De acordo com Jonhson (2012), as séries contemporâneas são caracterizadas pela multiplicidade narrativa. Com pontua o autor, 

A multiplicidade de linhas é a característica estrutural mais apreciada da moderna dramaturgia televisiva, e certamente merece parte da glória que tem recebido. Quando assistimos TV, identificamos de forma intuitiva, como medida da complexidade de determinado programa, a quantidade de linhas narrativas por episódio. E todas as evidências sugerem que esse padrão vem ascendendo continuamente nas duas últimas décadas (JOHNSON, 2012. p. 33) 

Dessa forma, The Get Down. propõe uma teia narrativa baseada nos quatro pilares do Hip Hop, mas mais que isso, envolve problemas da vida cotidiana de Ezekiel, sua conquista e aproximação que Mylene, a batalha de Mylene para conquistar sua almejada carreira musical, a vivência de Ezekiel e de seus amigos na periferia de Nova Iorque, as tentativas de reestruturar decaído sul do Bronx, constantes inquietações dos personagens e todo o universo que existe dentro da periferia onde se passa a trama. 

Percebe-se, então, a relevância do detalhamento de uma série, ou seja, a composição imagética para sua compreensão. Os produtos audiovisuais que são produzidos atualmente, demandam mais do espectador, demandam mais de sua bagagem e repertório cultural, seja para entender piadas, até para se nortear na história e no universo ficcional. Trata-se de potências e possibilidades, potencialidade interpretativa e possibilidades de linguagens, o universo da série se expande para outros ramos que fogem do tratado ali, abrangendo filmes, roupas, comidas e livros. 

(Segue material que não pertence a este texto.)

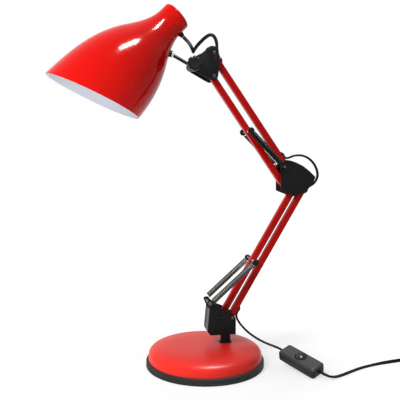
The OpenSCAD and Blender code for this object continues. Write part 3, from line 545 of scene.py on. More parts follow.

Dessa forma, a complexidade narrativa, está mais que presente nas séries atuais, o público demanda por ela, afinal, um produto audiovisual é comunicação, é linguagem, e é mensagem. E para entender essa complexidade, que é transmitida a nós, espectadores, e para o máximo desfruto desse produto audiovisual, a percepção, interpretação, compreensão dela é essencial. 

REFERÊNCIAS 

JOHNSON, Steven. Tudo que é ruim é bom para você: como os games e a TV nos tornam mais inteligentes. Rio de Janeiro: Zahar, 2012.